Because electoral votes are based on house + senate seats, this increase dilutes the unrepresentative portion (the senate seats) and should bring the popular and electoral votes closer into alignment. It also makes the distribution of house seats more equitable.
And it just requires passing a law. This is far more feasible than unrealistic plans for constitutional ammendments to abolish the electoral college, or fragile and possibly unconstitutional compacts between states.
bottomofthehill
(8,329 posts)The Wyoming Rule is a proposal to increase the size of the United States House of Representatives so that the standard representative-to-population ratio would be that of the smallest entitled unit, which is currently the State of Wyoming.[1][2][3] Under Article One of the United States Constitution, each state is guaranteed at least one representative. If the disparity between the population of the most and least populous states continues to grow, the disproportionality of the U.S. House of Representatives will continue to increase unless the body, whose size has been fixed at 435 since 1929, except for a brief period from 1959 to 1963, is expanded.

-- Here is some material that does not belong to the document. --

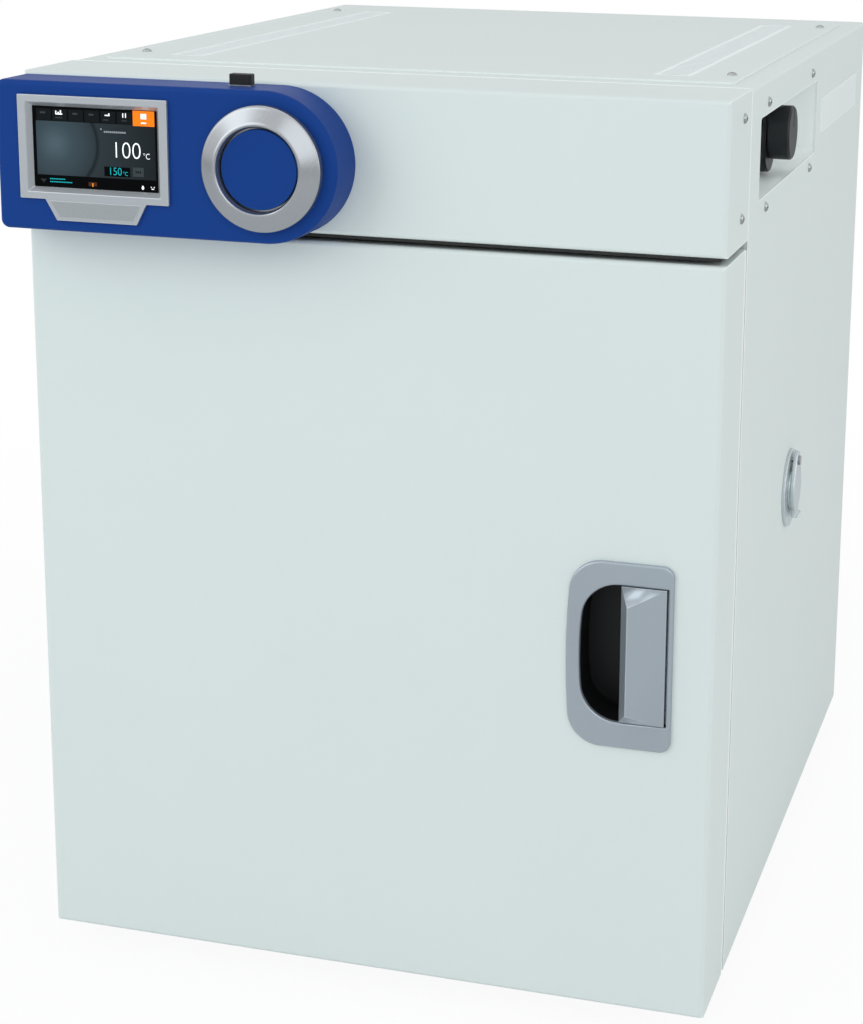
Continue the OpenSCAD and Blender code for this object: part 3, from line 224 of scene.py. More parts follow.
def screen_picture(centre, radius_mm):
    """The screen's dark picture: near black, with a grey-teal glow and thin arcs about its middle."""
    material, tree, shader, place = start("screen_backdrop")
    seat = add(tree, "ShaderNodeMapping", {"Location": centre, "Scale": (radius_mm * MM, 1.0, radius_mm * MM)},
               {"Vector": place}, vector_type="TEXTURE")
    glow = add(tree, "ShaderNodeTexGradient", gradient_type="SPHERICAL",
               links={"Vector": seat.outputs["Vector"]})
    shade = add(tree, "ShaderNodeValToRGB", links={"Fac": glow.outputs["Fac"]})
    ramp = shade.color_ramp
    ramp.elements[0].position, ramp.elements[0].color = 0.0, linear("#15181b")
    ramp.elements[1].position, ramp.elements[1].color = 0.97, linear("#44525a")
    for at, colour in ((0.3, "#20262a"), (0.61, "#283034"), (0.64, "#191f22"), (0.66, "#2a3338"),
                       (0.85, "#36434a")):
        ramp.elements.new(at).color = linear(colour)
    feed(tree, shader, Base_Color=shade.outputs["Color"], Emission_Color=shade.outputs["Color"])
    shader.inputs["Emission Strength"].default_value = 0.45
    shader.inputs["Roughness"].default_value = 0.2
    shader.inputs["Specular IOR Level"].default_value = 0.05
    return material


# Powder-coated steel: a soft satin with a faint orange peel, and a painted highlight along its folds and edges.
powder_coat = moulded("powder_coated_steel", "#dee7e5", "#e1e9e7", 0.47, 1.4, 0.02, 0.0, 0.2, 0.25, "#fafdfc")
# The front edge of the outer wrap is hemmed; the hem is painted much paler than the panels, a painted highlight
# standing in for the bright line its fold catches.
hem_highlight_paint = moulded("hem_painted_highlight", "#f8fcfb", "#fbfdfd", 0.3, 1.4, 0.02, 0.1, 0.2, 0.4)
# The pocket and its rim are moulded in a whiter plastic than the panels, made whiter still as painted light
# standing in for the light inside the pocket, with a painted highlight along its edges.
pocket_plastic = moulded("moulded_pocket_abs", "#f7fcfb", "#fafefd", 0.32, 1.0, 0.02, 0.0, 0.2, 0.4, "#feffff")
# The slotted strips are moulded polycarbonate, bluer and paler than the panels.
vent_plastic = moulded("moulded_vent_polycarbonate", "#f0f8f8", "#f5fbfb", 0.3, 1.0)
# Bare polyester film plate: matte, a little cooler than the panel under it, with a painted highlight along its
# edges.
film_plate = moulded("polyester_film", "#e8f0ef", "#ebf2f1", 0.4, 0.8, edge="#f9fdfc")
# Satin moulded ABS, deep blue, with a painted highlight along its edges.
blue_abs = moulded("blue_abs", "#103c87", "#123f8c", 0.46, 0.9, 0.015, 0.0, 0.15, 0.1, "#2857a2")
# Black ABS with a spark-eroded grain, and a smoother grade for the knob and the screen's edge.
black_abs = moulded("black_grained_abs", "#0d0e10", "#131416", 0.5, 0.7, 0.04, 0.0, 0.3, 0.3)
knob_abs = moulded("black_satin_abs", "#14161a", "#1b1e23", 0.42, 0.9, 0.02, 0.0, 0.3, 0.3)
black_gloss = moulded("black_polycarbonate", "#0a0b0d", "#0e0f11", 0.22, 1.2, 0.01, 0.0, 0.2, 0.3)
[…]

A total of 547 seats would have been required to implement the Wyoming Rule based on the 2010 United States Census results. However, the decade leading up to the 2020 United States Census saw Wyoming's population increase at a lower rate than that of the rest of the United States; as a result, the required House size to implement the Wyoming Rule will increase to 573. Under the Wyoming Rule, California would gain the most seats with seventeen more members than it will have after the next reapportionment.
While a larger House size will generally result in the smallest and largest districts being proportionally closer in size, this is not always the case. Therefore, in some cases, the Wyoming Rule may actually result in an increase in the ratio of the sizes of the largest and smallest districts. After the 1990 United States Census and with a House size of 435, the largest district (Montana's at-large congressional district) had 799,065 residents, 76.1654% larger than the smallest district (Wyoming's at-large congressional district) with 453,588 residents. The Wyoming Rule would have given a House size of 545 in 1990 if the former method of seat apportionment had been used. With that size, the largest district (North Dakota's at-large congressional district) would have had 638,800 residents, 91.7835% larger than the smallest districts (Delaware's two districts), at approximately 333,084 residents each.